> _Description of the task_: Quote exactly the lines from the start of the entries to the one with "kick_gap = 8; // [3:1:12]", both ends included.

> _Stored records_:
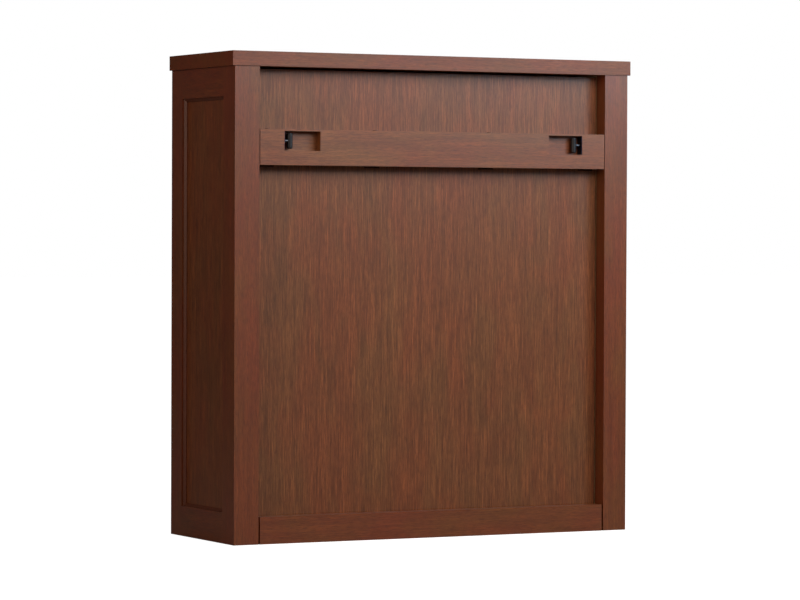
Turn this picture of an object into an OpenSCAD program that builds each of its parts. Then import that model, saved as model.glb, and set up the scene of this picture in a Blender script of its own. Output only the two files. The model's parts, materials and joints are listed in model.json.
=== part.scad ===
// Upright wall bed: a framed wooden cabinet, a bed that folds down out of it,
// a full-width leg board on the bed's face, two sliding bolts and two gas struts.
// Frame: X across the front, Y from front to back, Z up. The origin is on the floor,
// at the middle of the outline.

/* [Cabinet] */
// Width over the sides, without the cap's overhang
body_w = 2060; // [2040:10:2120]
// Depth of the sides from the post fronts to the back
body_d = 700; // [690:5:760]
// Height over the cap
body_h = 2235; // [2220:5:2260]
// Thickness of the top cap
cap_t = 67; // [55:1:68]
// Overhang of the cap past each side
cap_side = 13; // [5:1:30]
// Overhang of the cap past the post fronts
cap_front = 6; // [0:1:20]
// Width of each front post
post_w = 123; // [118:1:128]
// Height of the kick rail at the foot of the front
kick_h = 124; // [90:1:130]
// Gap at each end of the kick rail
kick_gap = 8; // [3:1:12]

/* [Framed sides] */
// Thickness of the side frames
side_frame_t = 38; // [34:1:42]
// Depth of the front post along the side
front_stile_d = 125; // [110:1:140]
// Depth of the rear stile
rear_stile_d = 120; // [100:1:140]
// Height of the side's top rail
side_top_h = 136; // [110:1:160]
// Height of the side's bottom rail
side_bottom_h = 140; // [110:1:160]
// How far the side panel lies behind the frame's outer face
panel_inset = 21; // [18:1:22]
// Leg of the bead strip's section
bead = 14; // [10:1:16]

/* [Bed] */
// Width of the mattress
mattress_w = 1524; // [1500:1:1530]
// Thickness of the mattress
mattress_t = 253; // [200:1:255]
// Number of slats
slat_count = 14; // [8:1:18]
// Height of the bed's side rails
rail_h = 150; // [140:1:155]
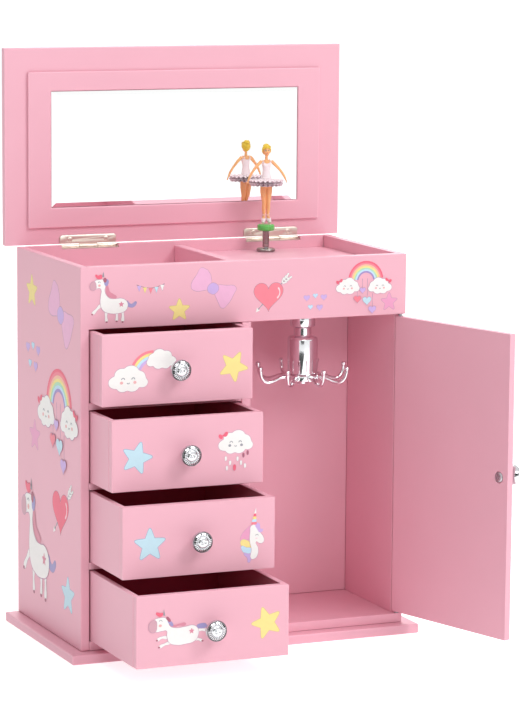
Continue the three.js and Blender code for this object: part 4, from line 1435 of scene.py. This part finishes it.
roomLook = {"floorGlow": 0.26, "floorShown": 0.4, "roomLight": 0.33, "key": 27, "fill": 15, "left": 0.5,
            "top": 27, "back": 20,
            "darkCorners": [((-0.38, -0.9, 0.12), 0.955), ((0.9, -0.25, 0.15), 0.96),
                            ((-0.97, 0.1, 0.2), 0.97),
                            ((0.1, -0.6, 0.75), 0.97)]}
clearPick()
bpy.ops.mesh.primitive_plane_add(size=60, location=(0, 0, 0))
floor = newest("floor")
floorPaint = Recipe("paleFloor")
grit = floorPaint.noise(3, 2)
paint(floor,
      floorPaint.finish(colour=floorPaint.blend(grit, (0.93, 0.93, 0.93, 1), (0.955, 0.955, 0.955, 1)),
                               rough=0.6 + 0.05 * grit))
floorPaint.shader.inputs["Emission Color"].default_value = (1, 1, 1, 1)
seenFloor = floorPaint.node("LightPath", out="Is Camera Ray") + floorPaint.node("LightPath",
                                                                                out="Is Glossy Ray")
floorPaint.feed(floorPaint.shader.inputs["Emission Strength"],
                roomLook["floorGlow"] + seenFloor * roomLook["floorShown"])

# dark cards beside the camera, seen only by the plated parts
cardPaint = Recipe("darkCard")
velvet = cardPaint.noise(40, 2)
cardPaint.finish(colour=cardPaint.blend(velvet, (0.012, 0.012, 0.012, 1), (0.03, 0.03, 0.03, 1)),
                 rough=0.9 + 0.05 * velvet)
for place, size in (((-0.85, -1.3, 0.002), (1.3, 1.8, 1)), ((-1.8, -0.3, 0.002), (0.5, 0.9, 1))):
    clearPick()
    bpy.ops.mesh.primitive_plane_add(size=1)
    card = newest("darkCard")
    card.scale = size
    card.location = place
    settle(card)
    paint(card, bpy.data.materials["darkCard"])
    card.visible_camera = card.visible_diffuse = card.visible_shadow = card.visible_transmission = False

# a white room seen plainly and in reflections, dimmer as a lamp, with dark corners for the metal to show
world = bpy.data.worlds.new("softRoom")
bpy.context.scene.world = world
world.use_nodes = True
room = Nodes(world.node_tree)
backdrop = room.tree.nodes["Background"]
glossy = room.node("LightPath", out="Is Glossy Ray")
plain = room.node("LightPath", out="Is Camera Ray")
towards = room.node("TexCoord", out="Generated")
darkness = 0.0
for corner, tight in roomLook["darkCorners"]:
    facing = room.node("VectorMath", {"operation": "DOT_PRODUCT"},
                       {0: towards, 1: Vector(corner).normalized()}, out="Value")
    darkness = darkness + room.node("MapRange", {"interpolation_type": "SMOOTHSTEP"},
                                    {"Value": facing, "From Min": tight, "From Max": tight + 0.03})
seen = plain + glossy * (1 - darkness * 0.93)
lamp = (1 - plain - glossy) * roomLook["roomLight"]
room.feed(backdrop.inputs["Strength"], seen + lamp)
backdrop.inputs["Color"].default_value = (1, 1, 1, 1)
light("keySoftbox", "AREA", (1.1, -1.7, 2.0), (0, 0, 0.2), roomLook["key"], (1.0, 1.0))
light("frontSoftbox", "AREA", (-0.5, -2.6, 1.7), (0, 0, 0.25), roomLook["fill"], (1.4, 1.0))
light("leftSoftbox", "AREA", (-2.4, -0.3, 0.9), (0, 0, 0.2), roomLook["left"], (1.6, 1.6))
light("topSoftbox", "AREA", (0.0, 0.3, 2.6), (0, 0, 0.1), roomLook["top"], (2.0, 2.0))
light("backSoftbox", "AREA", (0.8, 2.4, 1.6), (0, 0, 0.2), roomLook["back"], (1.6, 1.6))

cameraLook = {"lens": 156.1, "stand": (-0.8577, -2.0818, 0.5352), "yaw": 23.31, "pitch": 8.503,
              "roll": 0.427}
yaw, pitch, roll = (math.radians(cameraLook[k]) for k in ("yaw", "pitch", "roll"))
ahead = Vector((math.sin(yaw) * math.cos(pitch), math.cos(yaw) * math.cos(pitch), -math.sin(pitch)))
side = Vector((math.cos(yaw), -math.sin(yaw), 0))
up = side.cross(ahead)
across = side * math.cos(roll) + up * math.sin(roll)
above = up * math.cos(roll) - side * math.sin(roll)
lensOf = bpy.data.cameras.new("view")
lensOf.lens = cameraLook["lens"]
lensOf.sensor_width = 36
lensOf.clip_start, lensOf.clip_end = 0.05, 100
camera = bpy.data.objects.new("view", lensOf)
bpy.context.scene.collection.objects.link(camera)
camera.matrix_world = Matrix.Translation(cameraLook["stand"]) @ Matrix((across, above,
                                                                        -ahead)).transposed().to_4x4()
bpy.context.scene.camera = camera
bpy.context.scene.view_settings.view_transform = "Standard"

print("scene ready")
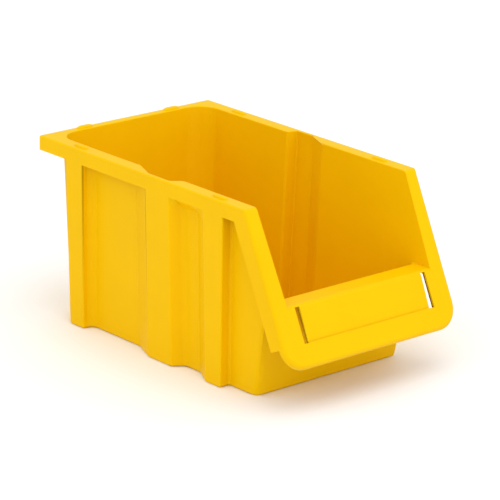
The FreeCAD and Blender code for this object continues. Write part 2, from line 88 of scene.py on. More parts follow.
def measured():
    """Places and sizes in millimetres, read from the fixed parts of the frame."""

    def low(node):
        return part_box(node)[0] / MM

    def high(node):
        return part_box(node)[1] / MM

    return {
        "edge": high("rim_right").x,
        "back": high("rim_rear").y,
        "top": high("rim_rear").z,
        "rim_foot": low("rim_rear").z,
        "skirt_foot": low("rim_skirt_rear").z,
        "floor_top": high("floor").z,
        "side_head": high("side_wall_rear_right").x,
        "side_foot_in": low("side_wall_rear_right").x,
        "rear_head": high("rear_wall").y,
        "rear_foot_in": low("rear_wall").y,
        "front_foot_in": high("front_wall").y,
        "front_head": low("front_wall").y,
        "ridge_top": high("front_ridge").z,
        "ridge_foot": low("front_ridge").z,
        "nose_y": low("nose_flange").y,
        "proud_foot": high("floor").x,
        "left_flute_rear": high("side_wall_flute_left").y,
        "left_flute_front": low("side_wall_flute_left").y,
        "right_flute_rear": high("side_wall_flute_right").y,
        "right_flute_front": low("side_wall_flute_right").y,
        "rear_pad_back": high("rear_pad_right").y,
        "rear_pad_front": low("rear_pad_right").y,
        "front_pad_back": high("front_pad_right").y,
        "front_pad_front": low("front_pad_right").y,
        "skirt_in": low("rim_skirt_right").x,
        "lug_side": high("stacking_lugs").x,
        "lug_front": low("stacking_lugs").y,
        "lug_back": high("stacking_lugs").y,
        "lug_top": high("stacking_lugs").z,
    }


class BinSizes(bpy.types.PropertyGroup):
    """Sizes of the moulding that a user may change, in millimetres."""

    wall: bpy.props.FloatProperty(
        name="Wall", description="Nominal moulded wall in mm", default=2.2, min=1.0, max=4.0)
    slope_start: bpy.props.FloatProperty(
        name="Slope start", description="Front end of the level rim in mm", default=-73.7)
    nose_height: bpy.props.FloatProperty(
        name="Nose height", description="Resting plane to nose edge in mm", default=28.6)
    nose_radius: bpy.props.FloatProperty(
        name="Nose radius", description="Corner radius of the nose in mm", default=14.1)
    nose_lip: bpy.props.FloatProperty(
        name="Nose lip", description="Depth of the lip behind the nose edge in mm", default=4.5)
    slope_skirt: bpy.props.FloatProperty(
        name="Slope skirt", description="Depth of the side skirts behind the slope in mm",
        default=12.0)
    corner_radius: bpy.props.FloatProperty(
        name="Corner radius", description="Outer radius of the rear corners in mm", default=16.0)
    foot_round: bpy.props.FloatProperty(
        name="Foot rounding", description="Radius under the walls in mm", default=1.6, min=0.5)
    left_proud: bpy.props.FloatVectorProperty(
        name="Left flute", description="Front and rear end of its proud face in mm",
        size=2, default=(-7.0, 14.0))
    right_proud: bpy.props.FloatVectorProperty(
        name="Right flute", description="Front and rear end of its proud face in mm",
        size=2, default=(14.0, 30.5))
    front_pad_back: bpy.props.FloatProperty(
        name="Front pad back", description="Rear end of the front pad's proud face in mm",
        default=-38.0)
    label_half: bpy.props.FloatProperty(
        name="Label half width", description="Half width of the label panel in mm", default=47.3)
    slot_width: bpy.props.FloatProperty(
        name="Slot width", description="Slot beside the label panel in mm", default=3.5)
    slot_top: bpy.props.FloatProperty(
        name="Slot top", description="Ridge edge to slot along the slope in mm", default=0.8)
    label_foot: bpy.props.FloatProperty(
        name="Label foot", description="Nose edge to label panel along the slope in mm",
        default=14.2)
    label_sink: bpy.props.FloatProperty(
        name="Label sink", description="Step at the foot of the label panel in mm",
        default=0.9)
    edge_round: bpy.props.FloatProperty(
        name="Edge rounding", description="Radius on the small mould edges in mm", default=0.6)
    frame_round: bpy.props.FloatProperty(
        name="Frame rounding", description="Radius round the sloped front in mm", default=2.6)
    lug_length: bpy.props.FloatProperty(
        name="Lug length", description="Length of a stacking lug in mm", default=12.0)
    lug_width: bpy.props.FloatProperty(
        name="Lug width", description="Width of a stacking lug in mm", default=4.0)
    lug_rear: bpy.props.FloatProperty(
        name="Rear lug place", description="Middle of the rear side lugs in mm", default=80.0)
    lug_across: bpy.props.FloatProperty(
        name="Back lug spread", description="Middle of the bin to a back lug in mm",
        default=34.0)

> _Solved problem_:
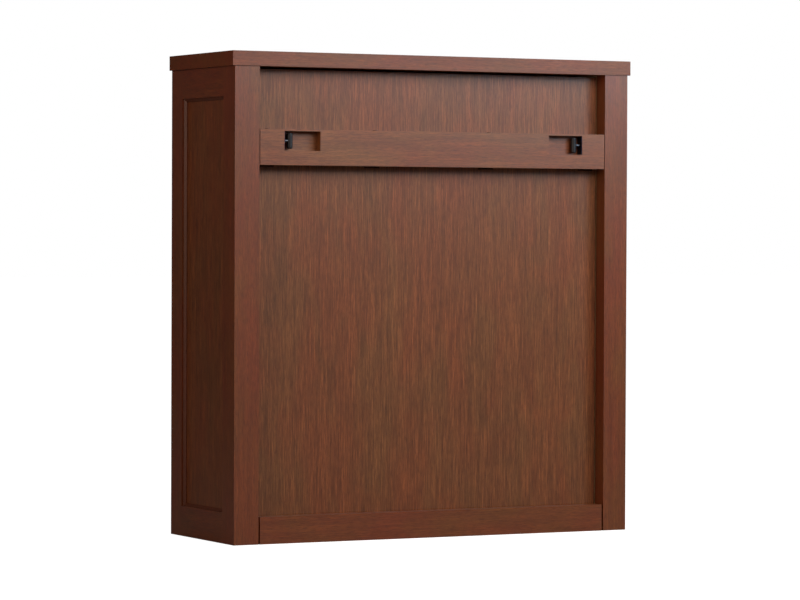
Turn this picture of an object into an OpenSCAD program that builds each of its parts. Then import that model, saved as model.glb, and set up the scene of this picture in a Blender script of its own. Output only the two files. The model's parts, materials and joints are listed in model.json.
=== part.scad ===
// Upright wall bed: a framed wooden cabinet, a bed that folds down out of it,
// a full-width leg board on the bed's face, two sliding bolts and two gas struts.
// Frame: X across the front, Y from front to back, Z up. The origin is on the floor,
// at the middle of the outline.

/* [Cabinet] */
// Width over the sides, without the cap's overhang
body_w = 2060; // [2040:10:2120]
// Depth of the sides from the post fronts to the back
body_d = 700; // [690:5:760]
// Height over the cap
body_h = 2235; // [2220:5:2260]
// Thickness of the top cap
cap_t = 67; // [55:1:68]
// Overhang of the cap past each side
cap_side = 13; // [5:1:30]
// Overhang of the cap past the post fronts
cap_front = 6; // [0:1:20]
// Width of each front post
post_w = 123; // [118:1:128]
// Height of the kick rail at the foot of the front
kick_h = 124; // [90:1:130]
// Gap at each end of the kick rail
kick_gap = 8; // [3:1:12]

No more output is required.